Lacoste’s answer would be to just keep moving to the ball and get your racquet on it. Mannarino is fast, graceful, he does that, and when he does, he goes for the rally. His idea is to keep the ball going and gradually get it to Tiafoe’s backhand, which he recognizes as the Marylander’s weak link. Tiafoe has, forgive the term, a devastating forehand. It makes you think of Jack Sock with its whiplash and of Rafa Nadal with its deep heavy topspin. It is fearsome. But his backhand is unsteady, today at any rate. He nets it. He miscalculates and it goes slow or weak, opening chances for the other fellow to set up a winner.
Mannarino’s plan is to keep hitting the Tiafoe backhand. Keep the ball deep. He has good sweeping groundstrokes. He mixes them with adroit drop shots. But the rising star of American tennis is smart. He is not limited to serve and attack. His service game is more interesting for its targeting and spin than for its power, his aces are coming by stealth. And he knows how to slice and gently drop a shot over the net. He hits huge volleys. You want variety, Frances will give it to you. Beware of giving him any thing he can put away. He will pounce.
Down a break, Mannarino’s classic Lacostian steady hand shakes a little, he hits long more than once. More than once, by Lacostian standards, is twice too much. But they stay on serve now. Tiafoe goes up 5-3 with one of his stealth aces, only 84 mph but somehow unseen up the middle. Mannarino compliments by imitation, ace to hold on the next game, so Tiafoe can serve it out at 5-4.
Which he does ruthlessly, though admittedly he benefits from a netted forehand at 30-0. A big ace closes the set.
It looks like a cruise. They are both playing well, but Tiafoe is making his game work and therefore stays the step, or break, ahead, and that is the way you win on the Tour. Everybody is so good, you get the one advantage and you keep it. There are uneven matchups of course. But even then, uneven is a way of saying. Earlier, at Ashe Stadium, Novak Djokovic actually had a hard time with Marton Fucsovics, who is from Nyiregyhaza, at least until the fourth set bagel. The Hungarian was exhausted. The Serb was too, but he held on more better. He wore ice around his neck during changeovers. They even took an ice bath together. Of course, this is not San Francisco, but under the ATP heat rules, players get a 10-minute break between sets after three sets. Under WTA rules, after two sets. You can do whatever you want except confer with your coach, which in this heat is probably the last thing on your mind. So Novak and Marton, fellow ex-captives of communism now free and happy, found a bathtub full of ice water and jumped in. Came out and Novak crushed Marton 6-0. Must remember that, ice baths. Though it did not work for the other guy.
Frances and Adrian were sweating it out too but they did not get a break even though they went into a fourth set.
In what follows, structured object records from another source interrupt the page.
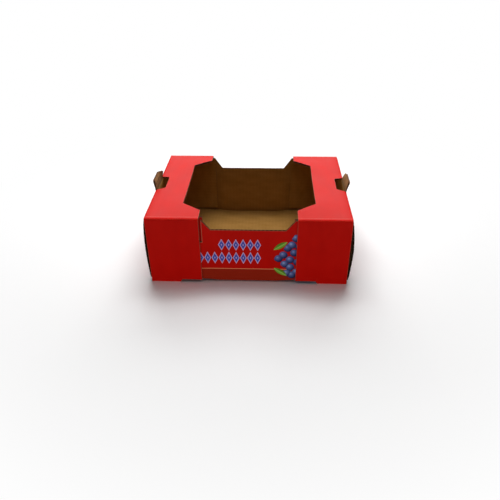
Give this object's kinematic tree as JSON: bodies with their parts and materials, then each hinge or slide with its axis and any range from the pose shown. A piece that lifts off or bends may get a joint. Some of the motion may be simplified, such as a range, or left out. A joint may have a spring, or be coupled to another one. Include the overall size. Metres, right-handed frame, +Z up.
{
  "type": "cardboard tray box",
  "caption": "Open stacking tray of folded corrugated board with notched long sides, shelves over both ends, glued corner flaps with feet, and stacking tabs.",
  "frame": {"origin": "on the floor, under the middle of the tray's footprint", "axes": "+X along the tray's length to its right end, +Y from the front long wall to the back one, +Z up"},
  "size_m": [0.4064, 0.3, 0.1628],
  "materials": {
    "printed_board": "satin red print",
    "kraft_board": "matte kraft"
  },
  "bodies": {
    "root": {"tray": "printed_board"}
  },
  "joints": []
}
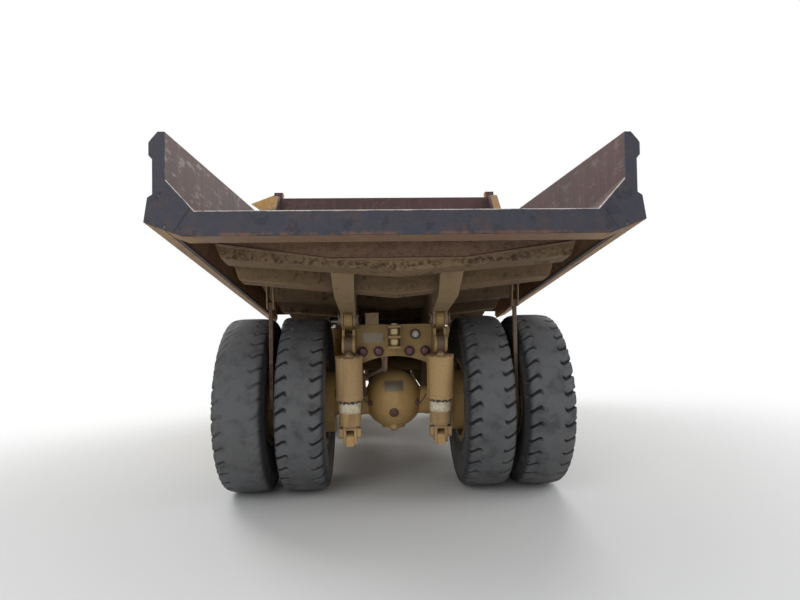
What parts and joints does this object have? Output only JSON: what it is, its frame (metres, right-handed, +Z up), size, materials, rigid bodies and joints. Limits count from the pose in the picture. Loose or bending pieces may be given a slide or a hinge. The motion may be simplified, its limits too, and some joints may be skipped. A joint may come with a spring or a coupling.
{
  "type": "off-highway rigid dump truck",
  "caption": "Rigid off-highway dump truck with a raising rock body, canopy, side cab, steering front wheels, twin rear wheels and telescopic hoist cylinders.",
  "frame": {"origin": "centre of the ground rectangle under the truck, on the ground", "axes": "-Y is the truck's front, +X its left side, +Z up"},
  "size_m": [4.6, 8.15, 3.98],
  "materials": {
    "black_metal": "satin",
    "body_inside": "worn to rusty plate",
    "body_outside": "faded paint with rust and dust",
    "cab_yellow": "faded",
    "chassis_yellow": "faded, dusty",
    "dash_plastic": "matt",
    "engine_metal": "oily",
    "glass": "dusty",
    "lamp_clear": "clear",
    "lamp_red": "clear red",
    "mirror_face": "moulded shell with a mirror face",
    "rim": "dusty",
    "rod_chrome": "polished",
    "seat_cover": "worn",
    "tyre": "dusty"
  },
  "bodies": {
    "chassis": {"main_frame": "chassis_yellow", "steering_beam": "chassis_yellow", "tow_hitch": "chassis_yellow", "front_bumper": "chassis_yellow", "engine_block": "engine_metal", "transmission": "engine_metal", "drive_shaft": "chassis_yellow", "rear_axle_housing": "chassis_yellow", "axle_a_frame": "chassis_yellow", "rear_strut_cylinders": "chassis_yellow", "rear_strut_rods": "chassis_yellow", "front_strut_cylinders": "chassis_yellow", "fuel_tank": "chassis_yellow", "hydraulic_tank": "chassis_yellow", "tail_lamps": "lamp_red", "radiator_grille": "black_metal", "engine_hood": "cab_yellow", "decks": "cab_yellow", "cab_shell": "cab_yellow", "cab_windows": "glass", "operator_seat": "seat_cover", "dashboard": "dash_plastic", "ladders_and_handrails": "black_metal", "mirrors": "mirror_face", "headlamps": "lamp_clear", "air_cleaners": "cab_yellow", "battery_box": "cab_yellow"},
    "door": {"cab_door": "cab_yellow", "cab_door_window": "glass"},
    "dump_body": {"body_floor": "body_inside", "body_side_left": "body_inside", "body_side_right": "body_inside", "body_front_wall": "body_inside", "body_canopy": "body_outside", "body_cross_beams": "body_outside", "body_underframe": "body_outside"},
    "tie_rod": {"tie_rod": "chassis_yellow"},
    "ejector_left": {"ejector_bar_left": "body_outside"},
    "hoist_barrel_left": {"hoist_barrel_left": "chassis_yellow"},
    "hoist_stage_left": {"hoist_stage_left": "rod_chrome"},
    "hoist_rod_left": {"hoist_rod_left": "rod_chrome"},
    "steer_barrel_left": {"steer_barrel_left": "chassis_yellow"},
    "steer_rod_left": {"steer_rod_left": "rod_chrome"},
    "knuckle_left": {"knuckle_left": "chassis_yellow"},
    "front_wheel_left": {"tyre_front_left": "tyre", "rim_front_left": "rim"},
    "rear_wheel_left": {"tyres_rear_left": "tyre", "rims_rear_left": "rim"},
    "ejector_right": {"ejector_bar_right": "body_outside"},
    "hoist_barrel_right": {"hoist_barrel_right": "chassis_yellow"},
    "hoist_stage_right": {"hoist_stage_right": "rod_chrome"},
    "hoist_rod_right": {"hoist_rod_right": "rod_chrome"},
    "steer_barrel_right": {"steer_barrel_right": "chassis_yellow"},
    "steer_rod_right": {"steer_rod_right": "rod_chrome"},
    "knuckle_right": {"knuckle_right": "chassis_yellow"},
    "front_wheel_right": {"tyre_front_right": "tyre", "rim_front_right": "rim"},
    "rear_wheel_right": {"tyres_rear_right": "tyre", "rims_rear_right": "rim"}
  },
  "joints": [
    {"name": "door_hinge", "type": "hinge", "parent": "chassis", "child": "door", "pos_m": [1.708, -2.18, 2.8], "axis": [0, 0, 1], "range_deg": [0, 85]},
    {"name": "body_raise", "type": "hinge", "parent": "chassis", "child": "dump_body", "pos_m": [0, 2.5, 1.845], "axis": [-1, 0, 0], "range_deg": [0, 53]},
    {"name": "steer_left", "type": "hinge", "parent": "chassis", "child": "knuckle_left", "pos_m": [1.12, -1.86, 0.93], "axis": [0, 0, 1], "range_deg": [-38, 38]},
    {"name": "steer_right", "type": "hinge", "parent": "chassis", "child": "knuckle_right", "pos_m": [-1.12, -1.86, 0.93], "axis": [0, 0, 1], "range_deg": [-38, 38]},
    {"name": "tie_rod_pivot", "type": "hinge", "parent": "knuckle_left", "child": "tie_rod", "pos_m": [1.12, -2.19, 0.79], "axis": [0, 0, 1], "range_deg": [-38, 38]},
    {"name": "ejector_left_hang", "type": "hinge", "parent": "dump_body", "child": "ejector_left", "pos_m": [1.235, 2.46, 2], "axis": [1, 0, 0], "range_deg": [0, 53.5]},
    {"name": "hoist_left_swing", "type": "hinge", "parent": "chassis", "child": "hoist_barrel_left", "pos_m": [0.722, 0.7, 0.71], "axis": [-1, 0, 0], "range_deg": [0, 20.37]},
    {"name": "hoist_left_first_stage", "type": "slide", "parent": "hoist_barrel_left", "child": "hoist_stage_left", "axis": [0, -0.1363, 0.9907], "range_m": [0, 0.81694]},
    {"name": "hoist_left_second_stage", "type": "slide", "parent": "hoist_stage_left", "child": "hoist_rod_left", "axis": [0, -0.1363, 0.9907], "range_m": [0, 0.81694]},
    {"name": "steer_cylinder_left_swing", "type": "hinge", "parent": "chassis", "child": "steer_barrel_left", "pos_m": [0.2, -1.56, 0.79], "axis": [0, 0, 1], "range_deg": [-3, 3]},
    {"name": "steer_cylinder_left_slide", "type": "slide", "parent": "steer_barrel_left", "child": "steer_rod_left", "axis": [0.9979, -0.0651, 0], "range_m": [-0.16, 0.16]},
    {"name": "front_wheel_left_spin", "type": "hinge", "parent": "knuckle_left", "child": "front_wheel_left", "pos_m": [1.55, -1.86, 0.93], "axis": [1, 0, 0], "continuous": true},
    {"name": "rear_wheels_left_spin", "type": "hinge", "parent": "chassis", "child": "rear_wheel_left", "pos_m": [1.235, 1.85, 0.93], "axis": [1, 0, 0], "continuous": true},
    {"name": "ejector_right_hang", "type": "hinge", "parent": "dump_body", "child": "ejector_right", "pos_m": [-1.235, 2.46, 2], "axis": [1, 0, 0], "range_deg": [0, 53.5]},
    {"name": "hoist_right_swing", "type": "hinge", "parent": "chassis", "child": "hoist_barrel_right", "pos_m": [-0.722, 0.7, 0.71], "axis": [-1, 0, 0], "range_deg": [0, 20.37]},
    {"name": "hoist_right_first_stage", "type": "slide", "parent": "hoist_barrel_right", "child": "hoist_stage_right", "axis": [0, -0.1363, 0.9907], "range_m": [0, 0.81694]},
    {"name": "hoist_right_second_stage", "type": "slide", "parent": "hoist_stage_right", "child": "hoist_rod_right", "axis": [0, -0.1363, 0.9907], "range_m": [0, 0.81694]},
    {"name": "steer_cylinder_right_swing", "type": "hinge", "parent": "chassis", "child": "steer_barrel_right", "pos_m": [-0.2, -1.56, 0.79], "axis": [0, 0, 1], "range_deg": [-3, 3]},
    {"name": "steer_cylinder_right_slide", "type": "slide", "parent": "steer_barrel_right", "child": "steer_rod_right", "axis": [-0.9979, -0.0651, 0], "range_m": [-0.16, 0.16]},
    {"name": "front_wheel_right_spin", "type": "hinge", "parent": "knuckle_right", "child": "front_wheel_right", "pos_m": [-1.55, -1.86, 0.93], "axis": [1, 0, 0], "continuous": true},
    {"name": "rear_wheels_right_spin", "type": "hinge", "parent": "chassis", "child": "rear_wheel_right", "pos_m": [-1.235, 1.85, 0.93], "axis": [1, 0, 0], "continuous": true}
  ],
  "couplings": [
    {"joint": "steer_right", "follows": "steer_left", "ratio": 1},
    {"joint": "tie_rod_pivot", "follows": "steer_left", "ratio": -1},
    {"joint": "ejector_left_hang", "follows": "body_raise", "ratio": 1},
    {"joint": "hoist_left_swing", "follows": "body_raise", "ratio": 0.38355},
    {"joint": "hoist_left_first_stage", "follows": "body_raise", "m_per_rad": 0.88085},
    {"joint": "hoist_left_second_stage", "follows": "body_raise", "m_per_rad": 0.88085},
    {"joint": "steer_cylinder_left_swing", "follows": "steer_left", "ratio": -0.029503},
    {"joint": "steer_cylinder_left_slide", "follows": "steer_left", "m_per_rad": -0.22115},
    {"joint": "ejector_right_hang", "follows": "body_raise", "ratio": 1},
    {"joint": "hoist_right_swing", "follows": "body_raise", "ratio": 0.38355},
    {"joint": "hoist_right_first_stage", "follows": "body_raise", "m_per_rad": 0.88085},
    {"joint": "hoist_right_second_stage", "follows": "body_raise", "m_per_rad": 0.88085},
    {"joint": "steer_cylinder_right_swing", "follows": "steer_left", "ratio": -0.029503},
    {"joint": "steer_cylinder_right_slide", "follows": "steer_left", "m_per_rad": 0.22115}
  ]
}
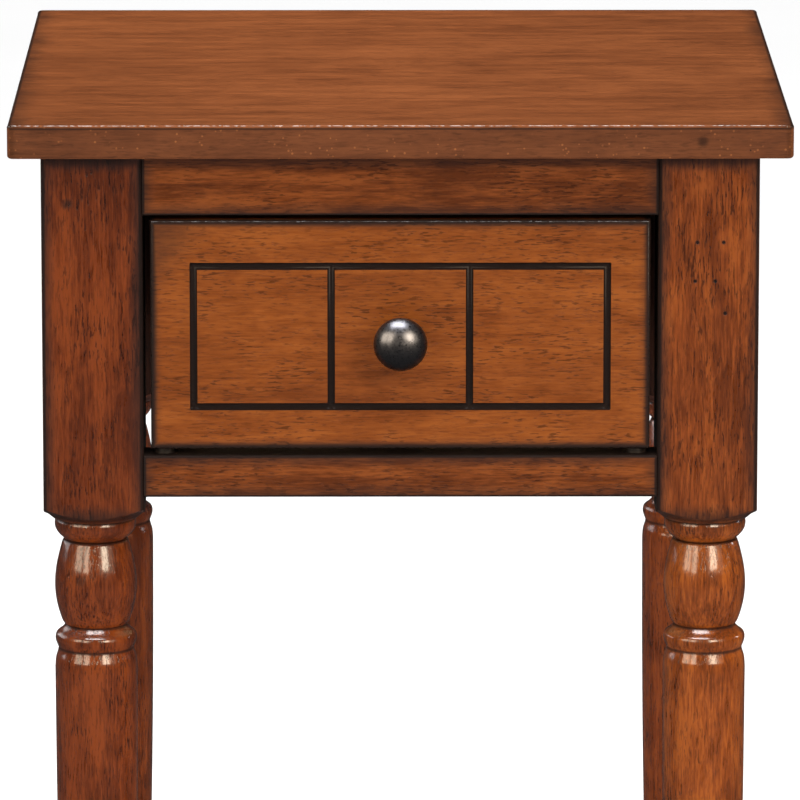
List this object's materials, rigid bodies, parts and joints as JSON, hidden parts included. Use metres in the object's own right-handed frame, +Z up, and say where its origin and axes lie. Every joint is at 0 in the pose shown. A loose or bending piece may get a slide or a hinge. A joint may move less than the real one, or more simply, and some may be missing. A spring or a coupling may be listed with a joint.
{
  "type": "side table with drawer",
  "caption": "Square side table with turned legs, a thin square top with rounded arrises, and one inset drawer with a grooved front and a round metal knob.",
  "frame": {"origin": "on the floor, under the centre of the table top", "axes": "+Z up, the drawer faces -Y, +X to the right when seen from the front"},
  "size_m": [0.406, 0.413, 0.635],
  "materials": {
    "stained_wood": "red-brown stain with a dark glaze at the arrises, under satin to gloss lacquer",
    "plain_wood": "sanded hardwood with a thin clear coat",
    "plywood": "sanded thin plywood",
    "knob_metal": "dark bronze, satin",
    "steel": "zinc plated",
    "nylon": "moulded",
    "buffer_rubber": "matt"
  },
  "bodies": {
    "table": {"table_top": "stained_wood", "leg_front_left": "stained_wood", "leg_front_right": "stained_wood", "leg_rear_left": "stained_wood", "leg_rear_right": "stained_wood", "upper_front_rail": "stained_wood", "lower_front_rail": "stained_wood", "side_apron_left": "stained_wood", "side_apron_right": "stained_wood", "back_apron": "stained_wood", "top_cleat_left": "plain_wood", "top_cleat_right": "plain_wood", "top_cleat_back": "plain_wood", "centre_runner": "plain_wood", "drawer_glides": "nylon", "drawer_bumpers": "buffer_rubber", "top_screws": "steel", "cleat_screws": "steel", "runner_screws": "steel", "foot_glide_front_left": "nylon", "foot_glide_front_right": "nylon", "foot_glide_rear_left": "nylon", "foot_glide_rear_right": "nylon", "foot_glide_nails": "steel"},
    "drawer": {"drawer_front": "stained_wood", "drawer_side_left": "plain_wood", "drawer_side_right": "plain_wood", "drawer_back": "plain_wood", "drawer_bottom": "plywood", "knob": "knob_metal", "knob_screw": "steel", "rear_guide": "nylon", "rear_guide_screws": "steel", "drawer_brads": "steel"}
  },
  "joints": [
    {"name": "drawer_slide", "type": "slide", "parent": "table", "child": "drawer", "axis": [0, -1, 0], "range_m": [0, 0.26]}
  ]
}
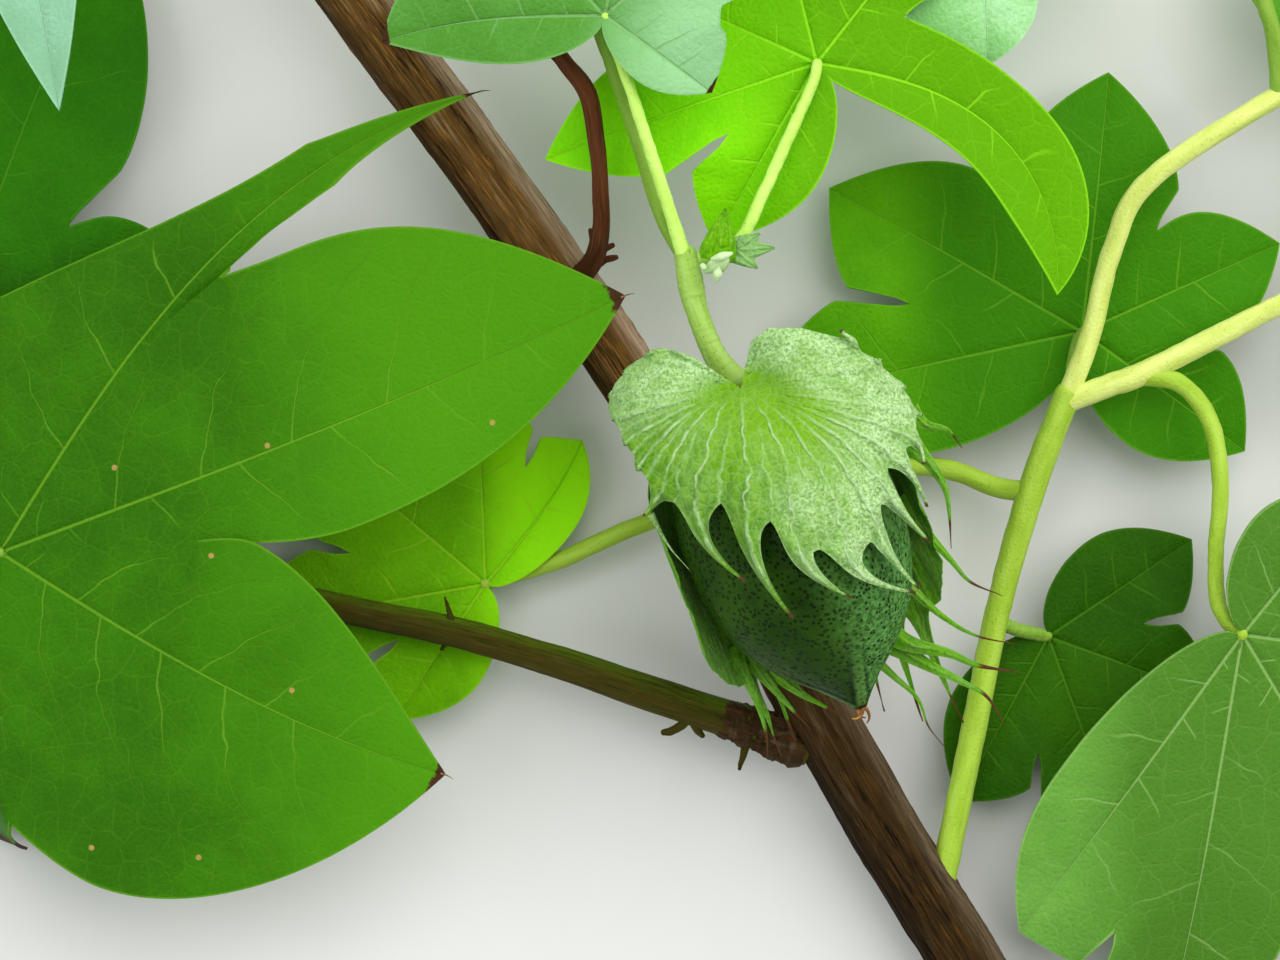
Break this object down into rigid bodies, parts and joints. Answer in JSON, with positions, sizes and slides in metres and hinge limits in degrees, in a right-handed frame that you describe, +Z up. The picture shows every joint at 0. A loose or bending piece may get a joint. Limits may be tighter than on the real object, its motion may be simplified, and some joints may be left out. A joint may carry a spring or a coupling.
{
  "type": "cut cotton branch with boll",
  "caption": "Cut branch of a cotton plant lying down: woody stem with a side branch, lobed leaves on petioles and a green boll in its fringed bracts.",
  "frame": {"origin": "centre of the bounding box in plan, at the level of the lowest point, which is the surface that the cutting lies on", "axes": "+Z up, away from the surface; the camera of the picture looks along -Z, with its picture's right as +X and its picture's top as +Y"},
  "size_m": [0.2592, 0.2086, 0.0527],
  "materials": {
    "bark": "stringy brown bark",
    "shoot": "pale green, finely downy",
    "leaf": "matt green with pale veins",
    "bract": "pale green, downy",
    "boll": "dark green, waxy and pitted"
  },
  "bodies": {
    "root": {"main_stem": "bark", "side_branch": "bark", "twig": "bark", "internode": "shoot", "peduncle": "shoot", "petiole_c": "shoot", "petiole_d": "shoot", "right_shoot": "shoot", "outer_shoot": "shoot", "upper_shoot": "shoot", "petiole_a": "shoot", "petiole_b": "shoot", "petiole_b2": "shoot", "petiole_e": "shoot", "petiole_f": "shoot", "petiole_g": "shoot", "petiole_i": "shoot", "petiole_j": "shoot", "leaf_a": "leaf", "leaf_b": "leaf", "leaf_b2": "leaf", "leaf_c": "leaf", "leaf_d": "leaf", "leaf_e": "leaf", "leaf_f": "leaf", "leaf_g": "leaf", "leaf_i": "leaf", "leaf_j": "leaf", "leaf_k": "leaf", "leaf_l": "leaf", "boll": "boll", "bract_front": "bract", "bract_left": "bract", "bract_right": "bract", "bud_bract_left": "bract", "bud_bract_right": "bract", "bud": "bract"}
  },
  "joints": []
}
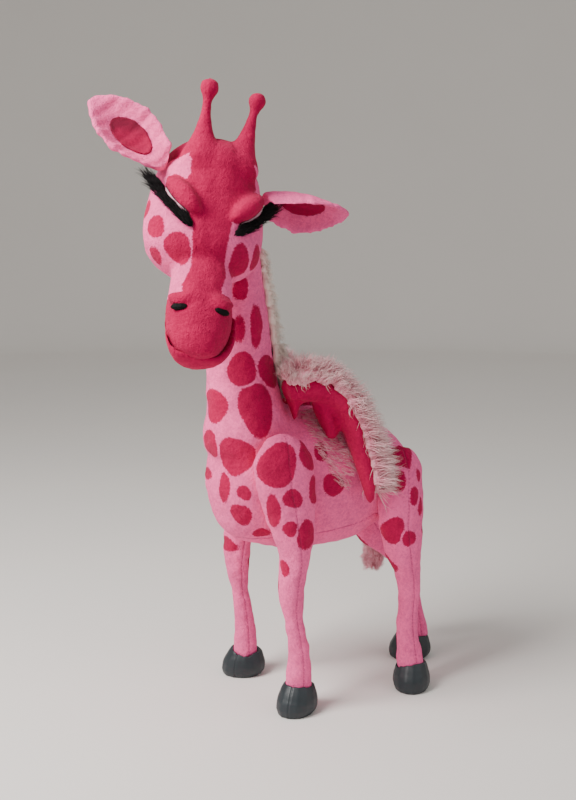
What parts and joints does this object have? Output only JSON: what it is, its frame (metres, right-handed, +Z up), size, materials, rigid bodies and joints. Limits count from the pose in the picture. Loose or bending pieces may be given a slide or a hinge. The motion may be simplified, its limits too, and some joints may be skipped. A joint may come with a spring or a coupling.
{
  "type": "plush giraffe",
  "caption": "Standing plush giraffe with small furred wings, its head turned and hung down, on wired legs with padded hooves.",
  "frame": {"origin": "on the floor, under the middle of the toy's bounding box", "axes": "+Z up, the giraffe faces -Y, its left side is +X"},
  "size_m": [0.1454, 0.3006, 0.4771],
  "materials": {
    "pink_plush": "short knitted pile with knitted-in crimson spots",
    "crimson_plush": "short velour pile",
    "long_fur": "long soft pile, pinkish cream",
    "mane_fur": "long soft pile, cream",
    "hoof_cover": "satin leatherette",
    "dark_trim": "stiff black fibre",
    "wire": "bare bendable wire"
  },
  "bodies": {
    "torso": {"torso": "pink_plush", "spine_wire": "wire", "shoulder_wire": "wire", "hip_wire": "wire"},
    "neck": {"neck": "pink_plush", "neck_wire": "wire", "mane": "mane_fur"},
    "head": {"head": "pink_plush", "muzzle": "crimson_plush", "lower_lip": "crimson_plush", "horn_left": "crimson_plush", "eyelid_left": "crimson_plush", "lower_lid_left": "pink_plush", "lashes_left": "dark_trim", "nostril_flap_left": "crimson_plush", "nostril_left": "dark_trim", "horn_right": "crimson_plush", "eyelid_right": "crimson_plush", "lower_lid_right": "pink_plush", "lashes_right": "dark_trim", "nostril_flap_right": "crimson_plush", "nostril_right": "dark_trim"},
    "ear_left": {"ear_left": "pink_plush", "ear_lining_left": "crimson_plush"},
    "wing_left": {"wing_left": "crimson_plush", "wing_fur_left": "long_fur"},
    "ear_right": {"ear_right": "pink_plush", "ear_lining_right": "crimson_plush"},
    "wing_right": {"wing_right": "crimson_plush", "wing_fur_right": "long_fur"},
    "front_leg_left": {"front_leg_left": "pink_plush", "front_hoof_left": "hoof_cover", "front_leg_left_wire": "wire"},
    "front_leg_right": {"front_leg_right": "pink_plush", "front_hoof_right": "hoof_cover", "front_leg_right_wire": "wire"},
    "rear_leg_left": {"rear_leg_left": "pink_plush", "rear_hoof_left": "hoof_cover", "rear_leg_left_wire": "wire"},
    "rear_leg_right": {"rear_leg_right": "pink_plush", "rear_hoof_right": "hoof_cover", "rear_leg_right_wire": "wire"},
    "tail": {"tail": "pink_plush", "tail_tuft": "long_fur"}
  },
  "joints": [
    {"name": "neck_lean", "type": "hinge", "parent": "torso", "child": "neck", "pos_m": [-0.00347, -0.03426, 0.234], "axis": [1, 0, 0], "range_deg": [-6, 14]},
    {"name": "head_turn", "type": "hinge", "parent": "neck", "child": "head", "pos_m": [-0.0027, -0.05027, 0.37], "axis": [0, 0, 1], "range_deg": [-75, 8]},
    {"name": "ear_left_flex", "type": "hinge", "parent": "head", "child": "ear_left", "pos_m": [0.02334, -0.03336, 0.39869], "axis": [0.8728, 0.0019, 0.4881], "range_deg": [-12, 35]},
    {"name": "ear_right_flex", "type": "hinge", "parent": "head", "child": "ear_right", "pos_m": [0.01478, -0.10312, 0.41427], "axis": [-0.8728, -0.0019, -0.4881], "range_deg": [-40, 6]},
    {"name": "wing_left_spread", "type": "hinge", "parent": "torso", "child": "wing_left", "pos_m": [0.0183, -0.00927, 0.226], "axis": [0, 0, -1], "range_deg": [0, 50]},
    {"name": "wing_right_spread", "type": "hinge", "parent": "torso", "child": "wing_right", "pos_m": [-0.0257, -0.00927, 0.226], "axis": [0, 0, 1], "range_deg": [0, 50]},
    {"name": "front_leg_left_swing", "type": "hinge", "parent": "torso", "child": "front_leg_left", "pos_m": [0.0363, -0.02027, 0.172], "axis": [1, 0, 0], "range_deg": [-12, 12]},
    {"name": "front_leg_right_swing", "type": "hinge", "parent": "torso", "child": "front_leg_right", "pos_m": [-0.0437, -0.02027, 0.172], "axis": [1, 0, 0], "range_deg": [-12, 12]},
    {"name": "rear_leg_left_swing", "type": "hinge", "parent": "torso", "child": "rear_leg_left", "pos_m": [0.0328, 0.08273, 0.16], "axis": [1, 0, 0], "range_deg": [-12, 12]},
    {"name": "rear_leg_right_swing", "type": "hinge", "parent": "torso", "child": "rear_leg_right", "pos_m": [-0.0402, 0.08273, 0.16], "axis": [1, 0, 0], "range_deg": [-12, 12]},
    {"name": "tail_swing", "type": "hinge", "parent": "torso", "child": "tail", "pos_m": [-0.0037, 0.11473, 0.182], "axis": [0, 1, 0], "range_deg": [-5, 25]}
  ]
}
The Frenchman stayed calm when he was broken, broke back and then broke again at 5-4 as the American seemed to lose his focus and make mistakes. I would have thought the heat rule might kick in here. On the benches of the Grandstand, people’s butts are uncomfortable. You can tell. But it is a fine match and no one wants to miss any of it just to go outside for a few minutes and find some shade to cool off the butt.
Tiafoe lost a gripping first-round match against John Isner two years ago when this stadium was inaugurated. It was the kind of match where you feel the loser was the winner and you know he will return; indeed the two Americans fell into each other’s arms at the end. And last year he lost in the first round against Roger Federer at Ashe Stadium, five sets, fantastic. Federer was deeply impressed. Tiafoe, only a teen, gave Isner and Federer chills. In the heat, Mannarino feels the chills.
Tiafoe goes all out. He knows now that he must concentrate on offense, but, and this is remarkable in a so young player who still has traces of arrogant adolescent recklessness, he is wise, mature beyond his years. His fierceness never lets up — except when he tells it to and goes for the soft hands, the slice, the tricky serve, the superb catch of a Mannarino crosscourt shot. He runs, he jumps, he moves like the lean all-muscle panther he resembles — until he stops and shouts and smiles, and then he is all human.
Mannarino never gives up. He is a tough guy too, but his smooth defense is not enough. Down a break early, he almost gets his chance at 3-2, but Tiafoe keeps his nerve — mental, mental — after blowing an ad with a double. He retrieves it with one of his shrewd slow serves, then holds on a netted backhand return, 4-2.
Still the match stays tight. Two huge serves keep Mannarino in play, but Tiafoe is serving at 5-4. Mannarino tries it — tries to get inside his head with a brilliant crosscourt volley that must have shocked, but only to motivate. On a well-aimed return of serve to the Tiafoe backhand at 40-30, Mannarino moves toward the net against his opponent’s weak link. No way: when he reached, he grasped: Tiafoe hits a sensational cross court passing shot into the opposing corner, with that unreliable backhand of all things! Mannarino is so shocked he signals a challenge, but the old hawkeye confirms, the shot hit the line.
And that’s the match. John Isner must be laughing. Frances Tiafoe certainly is, as are his parents and friends and everybody, even, I suspect, Adrian Mannarino and Robert Lacoste.
It’s hot all right, it’s the U.S. Open.